On the next RDTSC VM-exit, return a compensated value and disarm:

tsc = vcpu->tsc_cpuid_entry
    + g_stealth_cpuid_cache.bare_metal_cpuid_cost
    + (UINT64)(INT64)offset_raw;

vcpu->tsc_rdtsc_armed = FALSE;
// disable RDTSC exiting -- back to hardware pass-through

If any other exit fires between CPUID and RDTSC (external interrupt, NMI, etc.), the trap disarms. The attack pattern was broken.

bare_metal_cpuid_cost is calibrated before VMXON by taking the minimum of 200 fenced RDTSC -> CPUID -> RDTSC samples. This gives the true hardware cost without scheduling noise.

TSC_OFFSET is set to 0 and never modified. Only one RDTSC per CPUID exit is intercepted. Every other RDTSC in the system passes through at hardware speed via TSC offsetting. Zero drift, zero monotonicity issues, near-zero performance impact.

RDTSCP uses the same compensation path, with IA32_TSC_AUX passed through.

MSR Transparency

IA32_TIME_STAMP_COUNTER (MSR 0x10)

IA32_TIME_STAMP_COUNTER is intercepted via the MSR bitmap. When intercepted, the actual RDMSR never executes -- the VM-exit handler runs instead. Since __rdtsc() in VMX root returns the raw hardware TSC without the VMCS offset, the handler applies it manually:

case 0x10:
{
    size_t tsc_offset_raw = 0;
    __vmx_vmread(VMCS_CTRL_TSC_OFFSET, &tsc_offset_raw);
    msr.Flags = (UINT64)((INT64)__rdtsc() + (INT64)tsc_offset_raw);
    break;
}

Note that this interception is only necessary because the MSR bitmap traps it. Per the Intel SDM (Section 27.6.5), "Use TSC offsetting" applies the same offset to RDTSC, RDTSCP, and RDMSR reads of IA32_TIME_STAMP_COUNTER. Without the bitmap bit set, hardware handles offset application identically for all three. The interception exists so the TSC compensation path can cover RDMSR(0x10)-based timing attacks alongside RDTSC.

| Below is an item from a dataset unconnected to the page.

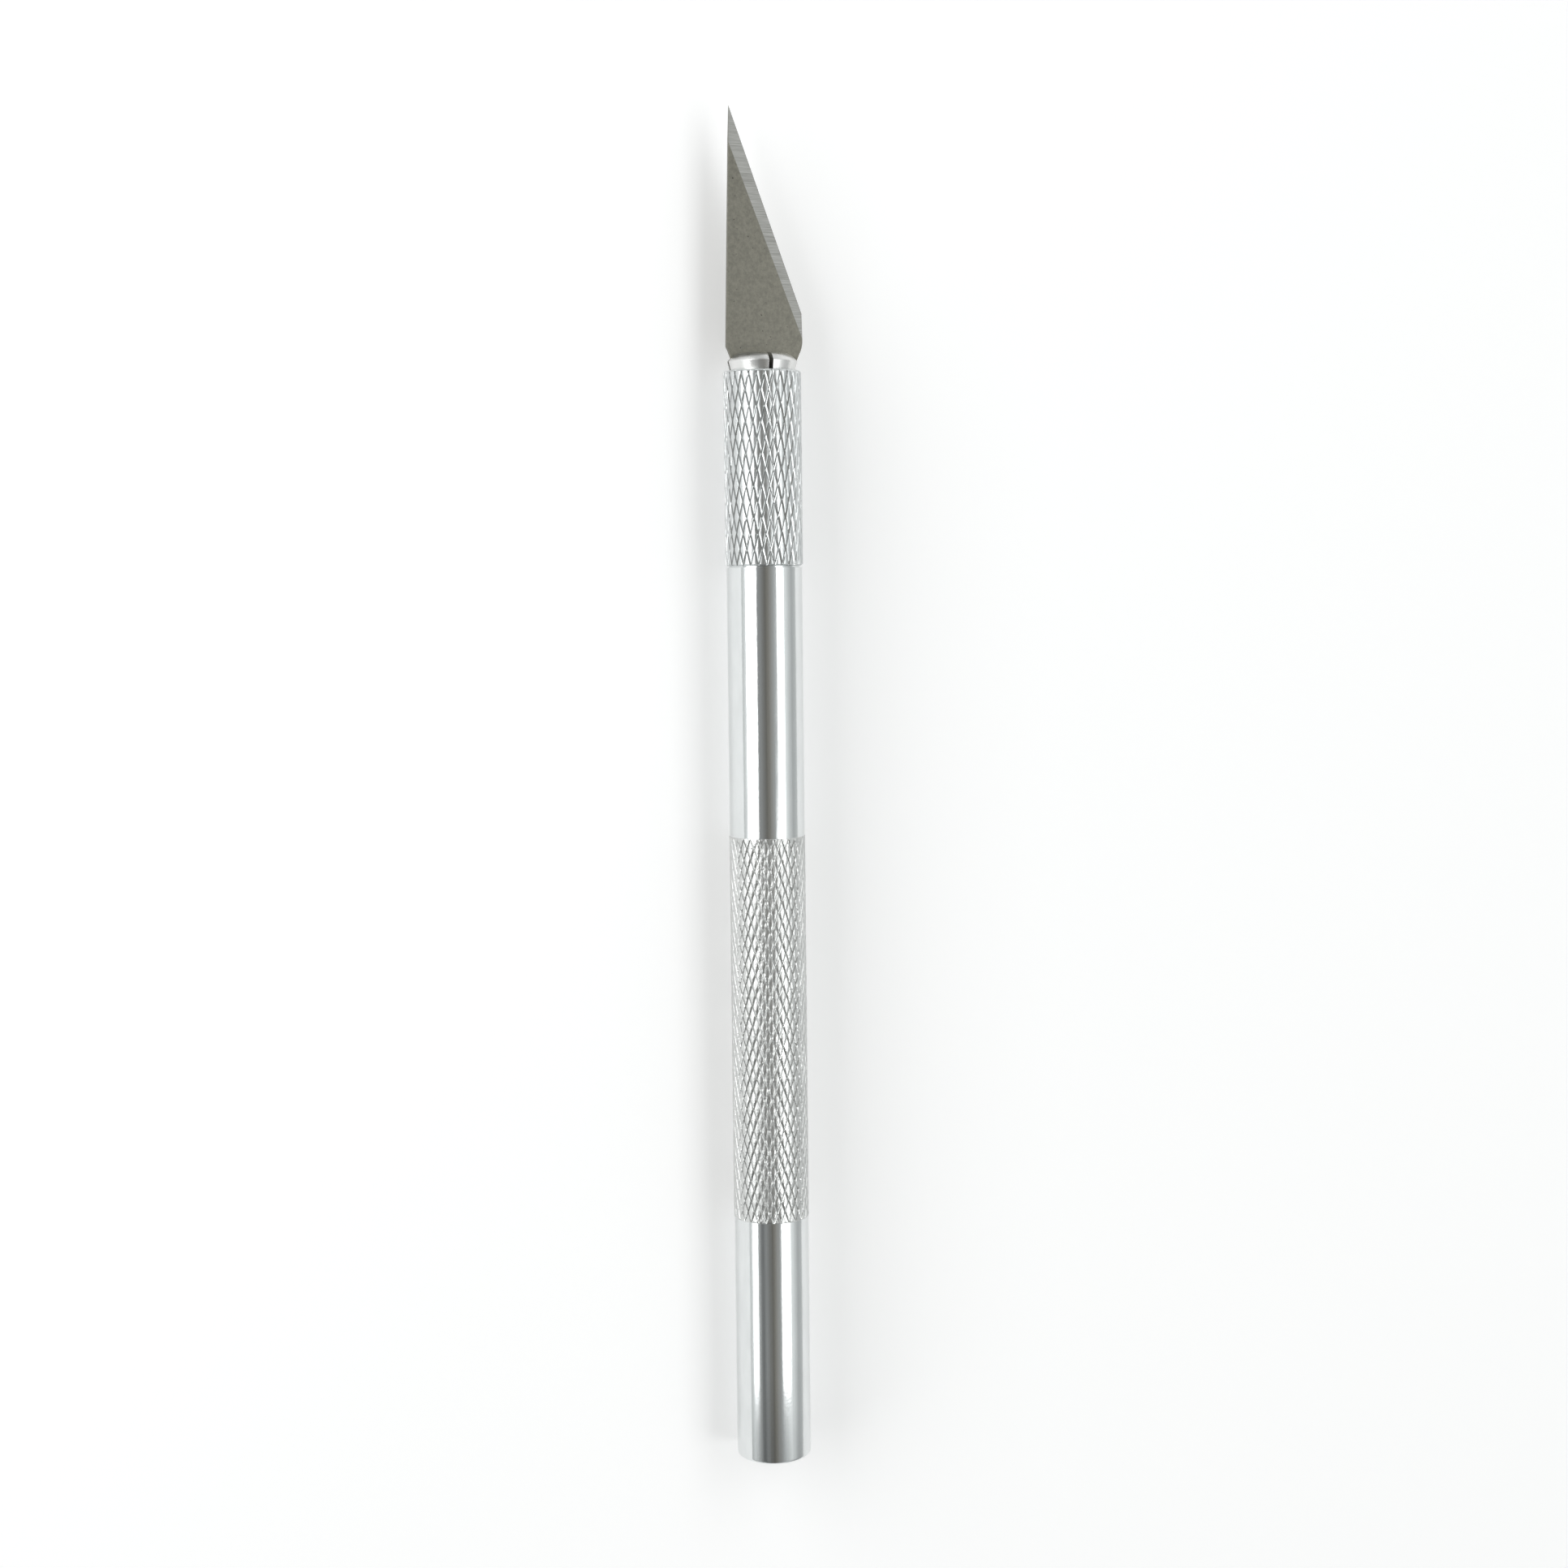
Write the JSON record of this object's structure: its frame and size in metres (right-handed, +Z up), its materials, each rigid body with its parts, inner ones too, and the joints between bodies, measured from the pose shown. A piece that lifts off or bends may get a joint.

IA32_FEATURE_CONTROL (MSR 0x3A)

A running hypervisor needs EnableVmxOutsideSmx=1 in this MSR, which is readable from the guest. On bare metal without VMX active, this is typically Lock=1, everything else=0. The handler reads the real MSR and sanitizes it:

IA32_FEATURE_CONTROL_REGISTER feat = {0};
feat.AsUInt = __readmsr(IA32_FEATURE_CONTROL);

if (g_stealth_enabled)
{
    feat.Lock                      = 1;
    feat.EnableVmxInsideSmx        = 0;
    feat.EnableVmxOutsideSmx       = 0;
    feat.SenterLocalFunctionEnables = 0;
    feat.SenterGlobalEnable        = 0;
    feat.SgxLaunchControlEnable    = 0;
    feat.SgxGlobalEnable           = 0;
}

Writes inject #GP -- the MSR is locked.

VMX Capability MSRs (0x480-0x493)

IA32_VMX_BASIC, IA32_VMX_PINBASED_CTLS, IA32_VMX_PROCBASED_CTLS, IA32_VMX_EXIT_CTLS, IA32_VMX_ENTRY_CTLS, IA32_VMX_EPT_VPID_CAP, and others. Per the Intel SDM, these MSRs exist whenever CPUID.1.ECX[5]=1 (VMX supported), regardless of whether VMX is enabled in IA32_FEATURE_CONTROL. Since Ophion leaves ECX[5] intact (VMX supported but disabled), reads of these MSRs should return the real hardware values -- and they do. The read handler falls through to __readmsr(), passing the real capability data back to the guest.

Writes inject #GP:

if (target_msr == IA32_FEATURE_CONTROL ||
    (target_msr >= IA32_VMX_BASIC && target_msr <= 0x493))
{
    vmexit_inject_gp();
    vcpu->advance_rip = FALSE;
    return;
}

These MSRs are architecturally read-only. IA32_FEATURE_CONTROL is locked.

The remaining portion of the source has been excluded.